## What the task asks
In the entries that follow, the first line to write out is the one containing "Write part 2", and the last is the one containing "return shapes". Reproduce that stretch exactly, with nothing before or after it.

## Dataset entries
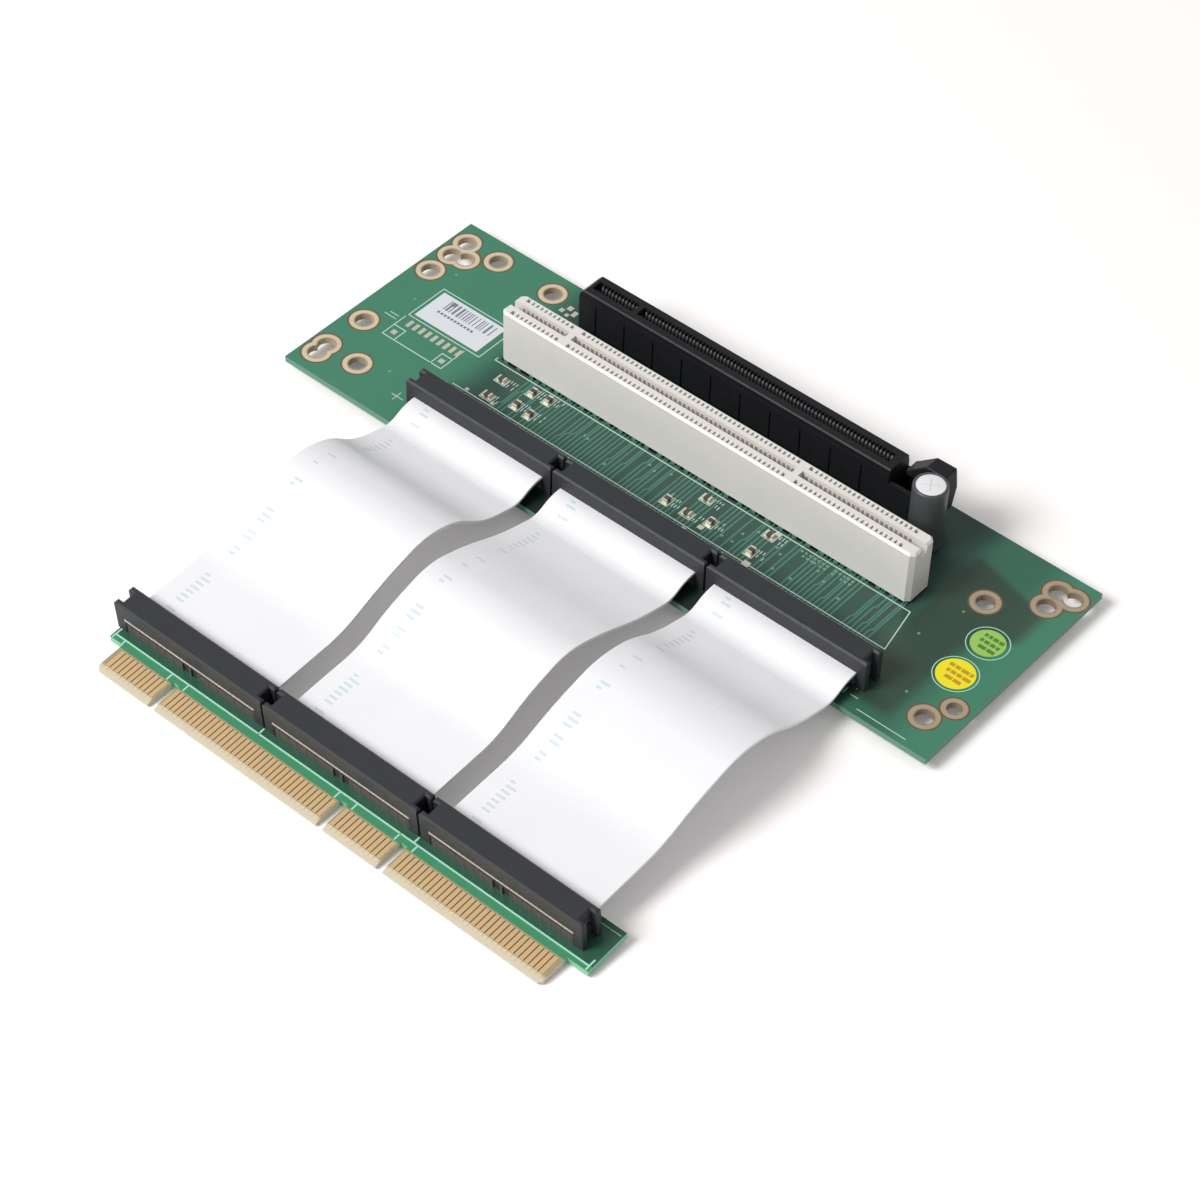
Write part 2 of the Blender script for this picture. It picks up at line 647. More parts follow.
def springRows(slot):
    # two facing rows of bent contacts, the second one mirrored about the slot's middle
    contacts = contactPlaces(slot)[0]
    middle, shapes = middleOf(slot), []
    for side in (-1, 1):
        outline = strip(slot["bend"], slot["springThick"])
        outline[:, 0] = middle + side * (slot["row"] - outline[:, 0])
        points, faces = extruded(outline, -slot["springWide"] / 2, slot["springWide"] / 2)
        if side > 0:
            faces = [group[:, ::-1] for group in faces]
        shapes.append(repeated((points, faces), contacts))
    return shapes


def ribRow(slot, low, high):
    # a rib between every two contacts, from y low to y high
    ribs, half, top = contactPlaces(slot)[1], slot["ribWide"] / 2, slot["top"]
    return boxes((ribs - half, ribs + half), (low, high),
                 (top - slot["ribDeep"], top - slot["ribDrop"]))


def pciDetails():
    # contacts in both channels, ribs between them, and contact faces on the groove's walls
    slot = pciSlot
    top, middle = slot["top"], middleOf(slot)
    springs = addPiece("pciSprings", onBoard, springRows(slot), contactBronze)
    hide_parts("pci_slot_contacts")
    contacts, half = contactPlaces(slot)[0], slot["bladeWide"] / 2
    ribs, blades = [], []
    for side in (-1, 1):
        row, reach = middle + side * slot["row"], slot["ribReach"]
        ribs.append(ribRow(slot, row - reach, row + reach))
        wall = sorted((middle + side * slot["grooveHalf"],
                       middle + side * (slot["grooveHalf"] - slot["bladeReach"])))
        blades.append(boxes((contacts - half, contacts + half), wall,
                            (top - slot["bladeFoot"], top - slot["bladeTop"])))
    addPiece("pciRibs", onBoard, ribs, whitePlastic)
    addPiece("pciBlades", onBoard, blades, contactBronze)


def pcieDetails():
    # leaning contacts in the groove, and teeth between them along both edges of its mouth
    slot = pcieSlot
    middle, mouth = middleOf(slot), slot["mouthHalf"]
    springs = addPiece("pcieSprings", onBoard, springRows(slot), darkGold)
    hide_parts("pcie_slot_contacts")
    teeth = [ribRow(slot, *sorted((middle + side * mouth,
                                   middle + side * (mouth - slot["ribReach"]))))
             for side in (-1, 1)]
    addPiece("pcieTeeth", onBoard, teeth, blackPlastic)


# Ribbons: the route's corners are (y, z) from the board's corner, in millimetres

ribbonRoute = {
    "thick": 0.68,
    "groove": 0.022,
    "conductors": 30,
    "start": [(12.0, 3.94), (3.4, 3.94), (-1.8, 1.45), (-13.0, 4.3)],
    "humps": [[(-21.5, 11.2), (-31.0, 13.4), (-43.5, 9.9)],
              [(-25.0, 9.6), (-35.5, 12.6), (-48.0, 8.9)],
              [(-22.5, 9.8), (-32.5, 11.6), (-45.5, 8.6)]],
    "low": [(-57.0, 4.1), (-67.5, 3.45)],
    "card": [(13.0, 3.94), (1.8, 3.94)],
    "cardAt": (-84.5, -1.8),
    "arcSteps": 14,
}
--
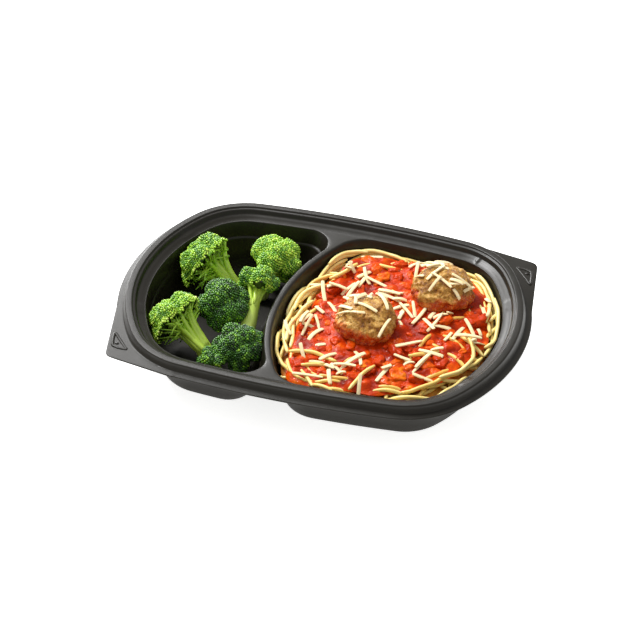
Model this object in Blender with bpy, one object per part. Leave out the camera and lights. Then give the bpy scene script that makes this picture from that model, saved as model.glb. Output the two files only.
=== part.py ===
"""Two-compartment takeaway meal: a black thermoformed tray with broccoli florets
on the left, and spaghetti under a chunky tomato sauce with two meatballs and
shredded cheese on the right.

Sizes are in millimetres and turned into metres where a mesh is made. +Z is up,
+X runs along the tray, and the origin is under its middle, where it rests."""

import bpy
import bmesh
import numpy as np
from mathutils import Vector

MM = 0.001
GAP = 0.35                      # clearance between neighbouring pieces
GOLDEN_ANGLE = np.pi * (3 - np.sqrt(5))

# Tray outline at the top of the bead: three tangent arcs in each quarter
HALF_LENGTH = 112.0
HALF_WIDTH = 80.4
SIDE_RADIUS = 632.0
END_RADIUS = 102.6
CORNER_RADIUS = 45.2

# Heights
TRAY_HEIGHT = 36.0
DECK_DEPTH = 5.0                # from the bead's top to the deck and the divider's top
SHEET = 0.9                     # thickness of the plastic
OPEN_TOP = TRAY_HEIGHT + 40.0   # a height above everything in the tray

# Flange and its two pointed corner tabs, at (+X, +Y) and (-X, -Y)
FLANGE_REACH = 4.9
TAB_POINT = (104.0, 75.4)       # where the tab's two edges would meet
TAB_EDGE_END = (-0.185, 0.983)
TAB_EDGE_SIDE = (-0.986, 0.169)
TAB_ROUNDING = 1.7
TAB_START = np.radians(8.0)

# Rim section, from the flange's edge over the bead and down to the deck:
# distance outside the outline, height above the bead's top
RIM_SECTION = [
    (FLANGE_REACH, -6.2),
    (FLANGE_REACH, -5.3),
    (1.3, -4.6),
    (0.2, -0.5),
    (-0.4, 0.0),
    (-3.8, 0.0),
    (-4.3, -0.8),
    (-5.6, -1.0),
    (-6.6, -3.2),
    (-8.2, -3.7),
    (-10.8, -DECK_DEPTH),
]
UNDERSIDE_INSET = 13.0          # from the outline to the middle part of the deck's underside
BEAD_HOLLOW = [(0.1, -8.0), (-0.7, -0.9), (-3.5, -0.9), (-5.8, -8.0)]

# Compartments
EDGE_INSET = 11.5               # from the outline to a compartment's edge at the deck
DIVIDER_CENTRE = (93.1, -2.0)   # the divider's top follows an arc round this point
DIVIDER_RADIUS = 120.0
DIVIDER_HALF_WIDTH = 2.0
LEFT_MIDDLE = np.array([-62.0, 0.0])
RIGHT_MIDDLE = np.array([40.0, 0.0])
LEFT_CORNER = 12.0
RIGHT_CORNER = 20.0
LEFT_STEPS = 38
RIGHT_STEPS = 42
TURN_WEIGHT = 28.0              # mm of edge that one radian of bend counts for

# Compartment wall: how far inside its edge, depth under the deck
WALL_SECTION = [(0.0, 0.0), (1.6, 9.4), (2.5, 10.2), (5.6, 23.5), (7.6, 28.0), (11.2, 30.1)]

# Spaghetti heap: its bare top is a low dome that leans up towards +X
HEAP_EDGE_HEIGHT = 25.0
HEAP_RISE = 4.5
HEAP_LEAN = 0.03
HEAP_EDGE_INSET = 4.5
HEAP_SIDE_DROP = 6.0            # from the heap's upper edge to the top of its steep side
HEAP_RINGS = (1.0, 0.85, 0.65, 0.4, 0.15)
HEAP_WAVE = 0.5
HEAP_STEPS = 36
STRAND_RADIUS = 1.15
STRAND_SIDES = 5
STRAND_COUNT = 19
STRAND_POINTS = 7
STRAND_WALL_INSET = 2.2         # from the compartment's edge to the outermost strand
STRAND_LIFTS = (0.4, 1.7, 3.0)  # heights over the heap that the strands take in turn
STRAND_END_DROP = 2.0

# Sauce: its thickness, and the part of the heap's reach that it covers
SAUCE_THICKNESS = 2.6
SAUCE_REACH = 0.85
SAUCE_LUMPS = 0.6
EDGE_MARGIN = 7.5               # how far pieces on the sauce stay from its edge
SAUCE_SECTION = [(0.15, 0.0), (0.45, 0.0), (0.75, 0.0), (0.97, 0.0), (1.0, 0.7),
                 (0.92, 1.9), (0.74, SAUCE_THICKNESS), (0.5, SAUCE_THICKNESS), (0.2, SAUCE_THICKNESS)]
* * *
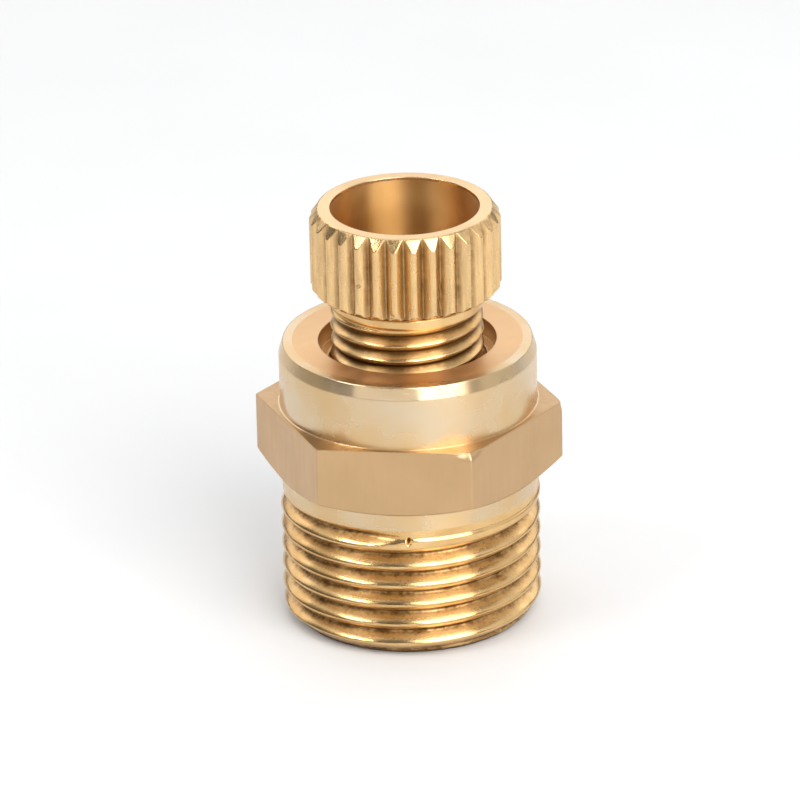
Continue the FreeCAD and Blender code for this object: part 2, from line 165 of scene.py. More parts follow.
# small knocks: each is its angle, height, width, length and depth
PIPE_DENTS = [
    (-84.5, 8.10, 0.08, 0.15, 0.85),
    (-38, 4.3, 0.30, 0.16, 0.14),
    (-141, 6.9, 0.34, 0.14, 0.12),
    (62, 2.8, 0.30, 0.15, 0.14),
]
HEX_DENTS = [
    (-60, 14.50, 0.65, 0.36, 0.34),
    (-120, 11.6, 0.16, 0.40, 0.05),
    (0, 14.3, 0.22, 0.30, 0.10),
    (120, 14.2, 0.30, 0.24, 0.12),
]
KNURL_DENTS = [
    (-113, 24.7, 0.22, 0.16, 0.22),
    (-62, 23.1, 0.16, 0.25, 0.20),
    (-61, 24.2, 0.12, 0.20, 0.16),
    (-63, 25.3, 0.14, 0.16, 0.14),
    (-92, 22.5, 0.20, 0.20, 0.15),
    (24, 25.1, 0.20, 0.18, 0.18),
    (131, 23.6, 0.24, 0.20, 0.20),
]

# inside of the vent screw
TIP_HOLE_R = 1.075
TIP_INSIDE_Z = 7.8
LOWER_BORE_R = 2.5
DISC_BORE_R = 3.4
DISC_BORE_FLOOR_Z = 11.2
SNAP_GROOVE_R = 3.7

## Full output
Write part 2 of the Blender script for this picture. It picks up at line 647. More parts follow.
def springRows(slot):
    # two facing rows of bent contacts, the second one mirrored about the slot's middle
    contacts = contactPlaces(slot)[0]
    middle, shapes = middleOf(slot), []
    for side in (-1, 1):
        outline = strip(slot["bend"], slot["springThick"])
        outline[:, 0] = middle + side * (slot["row"] - outline[:, 0])
        points, faces = extruded(outline, -slot["springWide"] / 2, slot["springWide"] / 2)
        if side > 0:
            faces = [group[:, ::-1] for group in faces]
        shapes.append(repeated((points, faces), contacts))
    return shapes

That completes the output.